In our last column we reported on the U.S. Supreme Court’s decision in Czyzewski v. Jevic Holding, 137 S. Ct. 973 (2017). In that decision, the court ruled a bankruptcy court may not order a structured dismissal of a Chapter 11 case that provides for estate assets to be distributed in violation of the Bankruptcy Code’s distribution scheme. The decision was widely discussed by bankruptcy practitioners, in part because there are a number of common practices in Chapter 11 that also distribute estate assets in violation of the bankruptcy code’s distribution scheme. The Supreme Court’s opinion, in dicta, distinguished those practices because they often serve an appropriate bankruptcy purpose.
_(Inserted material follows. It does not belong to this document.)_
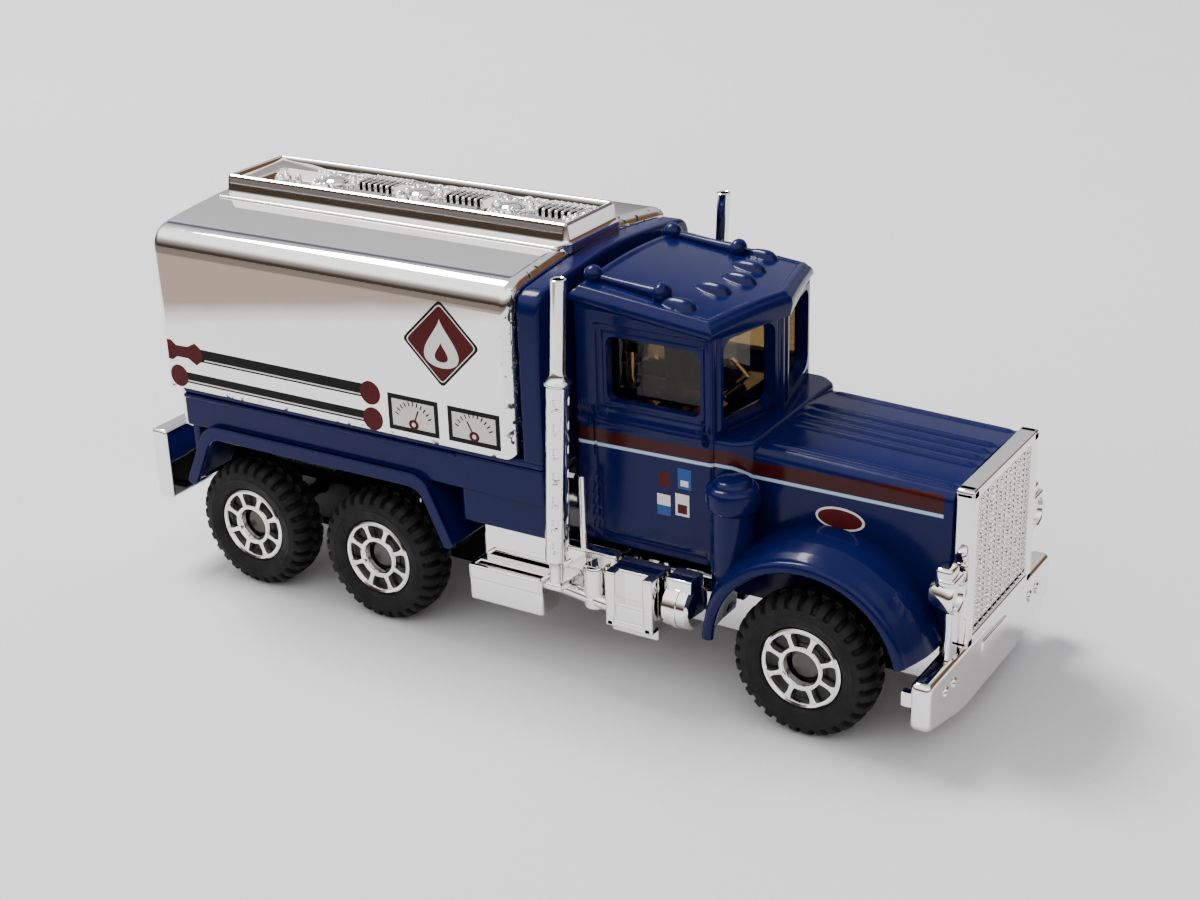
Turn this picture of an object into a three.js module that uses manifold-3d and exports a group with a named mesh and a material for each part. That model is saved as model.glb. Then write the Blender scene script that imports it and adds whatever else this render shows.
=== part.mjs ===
// Toy tanker truck, about three inches long: a die-cast body, a plated tank and trim, and free-rolling wheels.
// Millimetres. +X is the front of the truck, +Y its left side, +Z up; the origin is on the floor at the middle.
// Sizes shared between pieces are named here; the rest are written as ranges along the axes at their use.
import * as THREE from 'three';
import { mergeVertices } from 'three/addons/utils/BufferGeometryUtils.js';
import Module from 'manifold-3d';

const wasm = await Module();
wasm.setup();

// Driving dimensions
const noseX = 38.2;            // front of the grille; the back of the rear bumper is as far behind the origin
const sideY = 12.8;            // half width over the tank, the tyres and the bumpers
const fit = 0.05;              // clearance between neighbouring pieces that are not joined
const wheel = { radius: 5.9, width: 3.9, disc: 3.4, well: 1.5, bore: 0.8, sides: 24, face: 12.45,
  wellDepth: 1.35, pocket: 0.6, pockets: 8 };
const axle = { radius: 0.6, head: 1.15, headDepth: 0.3,
  stations: { front: 27.1, middle: -13.25, rear: -27.35 } };
const cab = { rear: 5.0, corner: 17.5, peak: 19.3, half: 8.5, bottom: 10.6, wall: 1.0, roofRear: 31.8,
  roofFront: 30.5, brow: 0.35, visor: 0.8 };
const windows = { side: { x: [8.0, 16.4], z: [23.0, 28.4] },
  pane: { width: 6.3, height: 6.9, y: 4.25, z: 25.75 } };
const airHorn = { knob: 5.7, throat: 11.2, bell: 12.0, y: 6.3, lift: 0.75 };
const lamps = { places: [[14.4, -6.9], [15.3, -3.0], [16.0, 0], [15.3, 3.0], [14.4, 6.9]],
  size: [1.3, 0.65, 0.65] };
const bonnet = { rear: 17, front: 36.7, half: 7.05, rearTop: 21.0, frontTop: 20.3, bottom: 8.0,
  crown: 0.35, edge: 0.9, ribs: [-2, 0, 2], ribWidth: 0.7, ribLength: 15.5 };
const cowl = { rear: 16.5, side: 19.2, front: 20.6, half: 8.3, low: 16, high: 21.4 };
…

Today we review two recent opinions that consider the Jevic decision’s impact on two of these common practices.

The ‘Jevic’ Ruling

In Jevic, the debtor, its secured creditor, equity holder, and the creditors’ committee entered into a settlement agreement that provided, among other things, that estate funds would be distributed to general unsecured creditors while certain priority claimants would receive nothing, and the chapter 11 case would be dismissed. The priority claimants and U.S. Trustee objected, arguing that the distribution scheme of the bankruptcy code prohibited distribution of estate assets to general unsecured creditors unless priority creditors were paid in full. The Bankruptcy Court overruled their objection, observing that in the absence of the settlement and dismissal, no creditor would receive anything. After the Bankruptcy Court’s decision was affirmed by the District Court, the U.S. Court of Appeals for the Third Circuit again affirmed, noting that while Congress codified the distribution scheme in plan or liquidation contexts, courts could ” … in rare instances like this one, approve structured dismissals that do not strictly adhere to the Bankruptcy Code’s priority scheme.”